The Londonderry went on to make international news back in March after Andrew Taylor went overboard in the Pacific Ocean for 90 minutes during Race 10 from Qingdao China, to San Francisco, USA.
“This has been an incredible experience and something that I will never forget,” said Londonderry skipper Sean McCarter.
“It’s unbelievable to be here in London. This last race was really important to us as a team as just three points separated us and OneDLL who went onto take third place. I couldn’t be prouder of the team and how they have performed.
“They all worked so hard. There was never a point that they just thought lets settle for what we have, they kept pushing harder and harder all the way.”
The normally reserved skipper continued to heap praise on his team after claiming an impressive fourth place in the ninth edition of the Clipper 2013-14 Race.
“As a team, it’s hard to ever top anything like our home port win into Derry-Londonderry but today has been spectacular. It’ll be strange leaving the team, but I know we will always be great friends and LegenDerry.”
Crew members range from doctors to lawyers, farmers, housewives, sports stars and students and are aged between 18 and 74. 40 per cent had never sailed before they participated.
Round the world crew member, Conor O’Byrne, an Officer of the Garda from Dublin, was overwhelmed by the rapturous reception.
He said: “It was my dream to sail around the world and today I joined that elite group of people. The race has been absolutely incredible and I am so proud to stand alongside this group of people who have made this last year truly unforgettable for me.”
Mayor of Londonderry, Brenda Stevenson, who was there to welcome in each of the 12 racing yachts to Foyle Marina during the Northern Irish stopover last month, was once again leading the celebrations in London today as she praised the team’s incredible performance.
“Today was a really proud moment for everyone of Derry-Londonderry. Just weeks ago we saw the team win their home port race into Derry-Londonderry and here we are at the race finish.”
The city is already planning what we can do for the next race, and how we can make it even bigger for the Clipper 2015-16 Race.
“Today the team just narrowly missed out on third place overall, but for us they’re winners.”
The race left the UK’s capital on September 1, 2013 and since then the teams have visited 16 ports in 11 countries and six continents during the 16-race series.

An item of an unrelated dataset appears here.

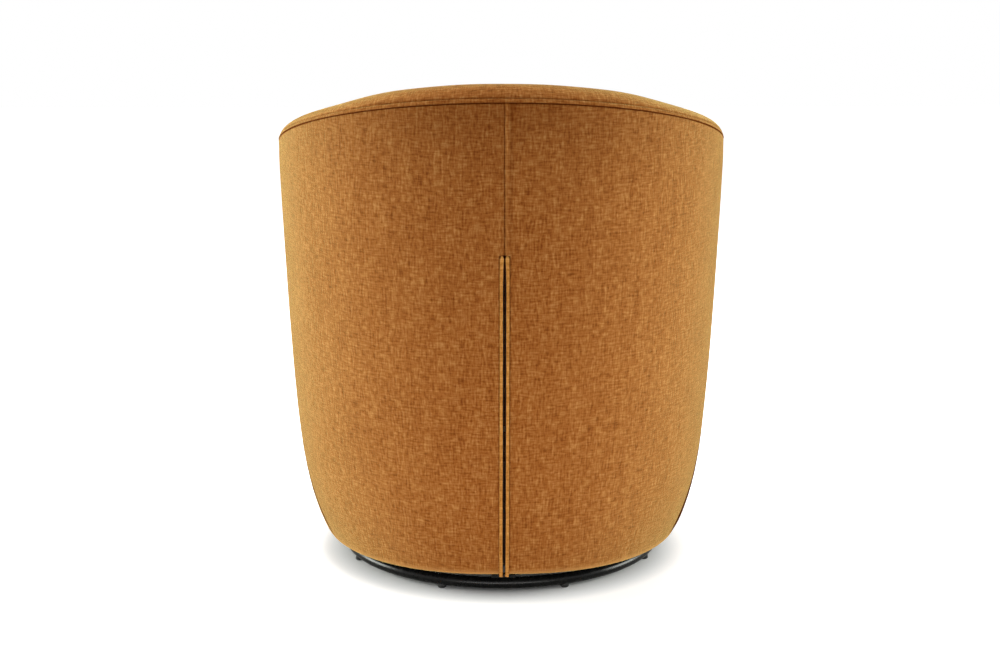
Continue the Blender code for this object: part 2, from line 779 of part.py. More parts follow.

The circumnavigation sees people from all walks of life join together in the only race of its kind for amateur sailors.
Each team is led by one professional skipper.
The Clipper Race was created in 1996 by legendary British yachtsman Sir Robin Knox-Johnston to give people from all walks of life and ages the opportunity to experience ocean racing including the option to complete a full circumnavigation.
Sir Robin became the first person to sail solo, non-stop, around the world 45 years ago, when he completed the Sunday Times Golden Globe Race on 22 April 1969 aboard his 32ft ketch Suhaili.
At 75 the grandfather of five is still sailing competitively and will take on another transatlantic solo race this autumn in his open 60 yacht Grey Power.